Written instruction: Return exactly the listing's lines, from its first line to the line holding "tube_wall = 3.2", ends included.

-------- Dataset content --------

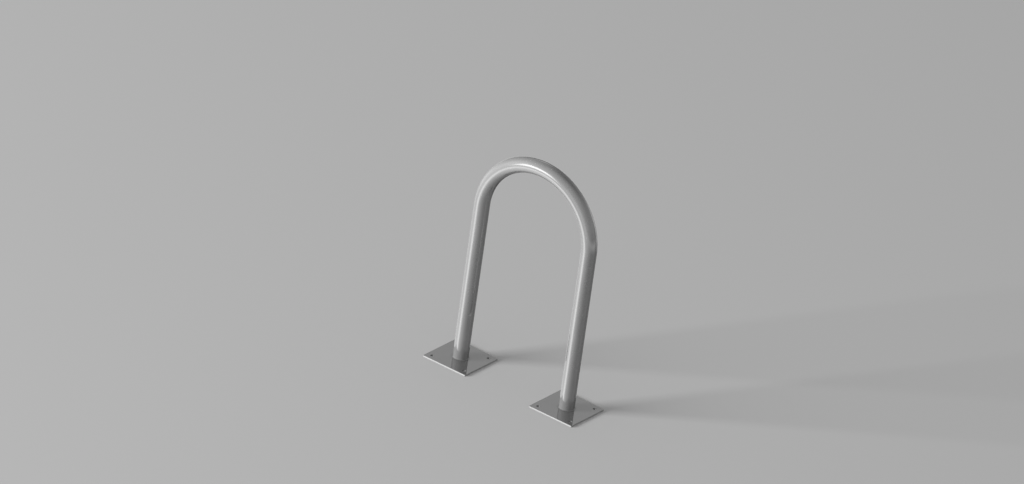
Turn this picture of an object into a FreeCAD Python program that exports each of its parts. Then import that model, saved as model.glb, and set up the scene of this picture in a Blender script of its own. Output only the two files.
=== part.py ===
import os

import FreeCAD
import Part
from FreeCAD import Vector

# Hoop bike rack: one round tube bent into a half-circle arch, its two legs
# welded onto square base plates that are bolted to the ground.
# X runs along the arch from the left leg to the right leg, Y runs through the
# arch, Z is up. The origin is on the ground midway between the legs.

# Sizes of the tube in millimetres
overall_height = 930.0
bend_radius = 250.0
tube_diameter = 60.3
tube_wall = 3.2

# Sizes of the base plates
plate_side = 200.0
plate_thickness = 6.0
plate_corner_radius = 3.0
plate_edge_break = 0.6

# Sizes of the holes in the base plates
anchor_hole_diameter = 14.0
anchor_hole_inset = 25.0
drain_hole_diameter = 20.0

# Size of the weld beads, along the plate and up the tube, and their clearance
# to the tube
weld_leg = 3.0
weld_clearance = 0.02

# Sizes that follow from the ones above
tube_radius = tube_diameter / 2
bore_radius = tube_radius - tube_wall
bend_centre_z = overall_height - tube_radius - bend_radius
plate_top_z = plate_thickness
anchor_hole_offset = plate_side / 2 - anchor_hole_inset

# The legs run into the bend without a corner, so each one stands one bend
# radius from the middle.
leg_x = {"left": -bend_radius, "right": bend_radius}

up = Vector(0, 0, 1)


def hoop_centre_line():
    """Left leg, half circle and right leg, joined without a corner."""
    left_foot = Vector(leg_x["left"], 0, plate_top_z)
    left_shoulder = Vector(leg_x["left"], 0, bend_centre_z)
    crown = Vector(0, 0, bend_centre_z + bend_radius)
    right_shoulder = Vector(leg_x["right"], 0, bend_centre_z)
    right_foot = Vector(leg_x["right"], 0, plate_top_z)
    runs = [
        Part.LineSegment(left_foot, left_shoulder),
        Part.Arc(left_shoulder, crown, right_shoulder),
        Part.LineSegment(right_shoulder, right_foot),
    ]
    return Part.Wire([run.toShape() for run in runs])


def hoop_tube():
    """The tube's ring-shaped section, swept along the centre line."""
    foot = Vector(leg_x["left"], 0, plate_top_z)
    outside = Part.Wire(Part.makeCircle(tube_radius, foot, up))
    bore = Part.Wire(Part.makeCircle(bore_radius, foot, up))
    section = Part.Face([outside, bore])
    return hoop_centre_line().makePipe(section)


def upright_edges(solid):
    """The edges that join the underside of a plate to its top."""
    return [edge for edge in solid.Edges if edge.BoundBox.ZLength > plate_thickness / 2]


def top_edges(solid):
    """The edges that lie in the top face of a plate."""
    return [edge for edge in solid.Edges if edge.BoundBox.ZMin > plate_thickness / 2]


def plate_hole(x, y, diameter):
    """A cutter for one hole right through a plate."""
    return Part.makeCylinder(diameter / 2, plate_thickness, Vector(x, y, 0), up)


def base_plate(centre_x):
    """A square plate with rounded corners, four anchor holes and a drain hole
    under the tube, its upper edges broken by a small chamfer."""
    low_corner = Vector(centre_x - plate_side / 2, -plate_side / 2, 0)
    plate = Part.makeBox(plate_side, plate_side, plate_thickness, low_corner)
    plate = plate.makeFillet(plate_corner_radius, upright_edges(plate))
    for x_sign in (-1, 1):
        for y_sign in (-1, 1):
            x = centre_x + x_sign * anchor_hole_offset
            y = y_sign * anchor_hole_offset
            plate = plate.cut(plate_hole(x, y, anchor_hole_diameter))
    plate = plate.cut(plate_hole(centre_x, 0, drain_hole_diameter))
    return plate.makeChamfer(plate_edge_break, top_edges(plate))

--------

Answer below:
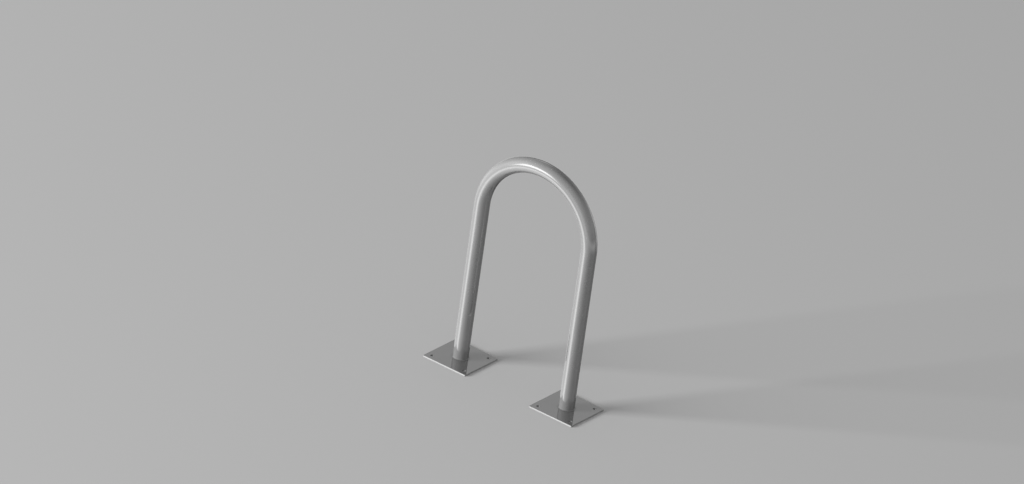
Turn this picture of an object into a FreeCAD Python program that exports each of its parts. Then import that model, saved as model.glb, and set up the scene of this picture in a Blender script of its own. Output only the two files.
=== part.py ===
import os

import FreeCAD
import Part
from FreeCAD import Vector

# Hoop bike rack: one round tube bent into a half-circle arch, its two legs
# welded onto square base plates that are bolted to the ground.
# X runs along the arch from the left leg to the right leg, Y runs through the
# arch, Z is up. The origin is on the ground midway between the legs.

# Sizes of the tube in millimetres
overall_height = 930.0
bend_radius = 250.0
tube_diameter = 60.3
tube_wall = 3.2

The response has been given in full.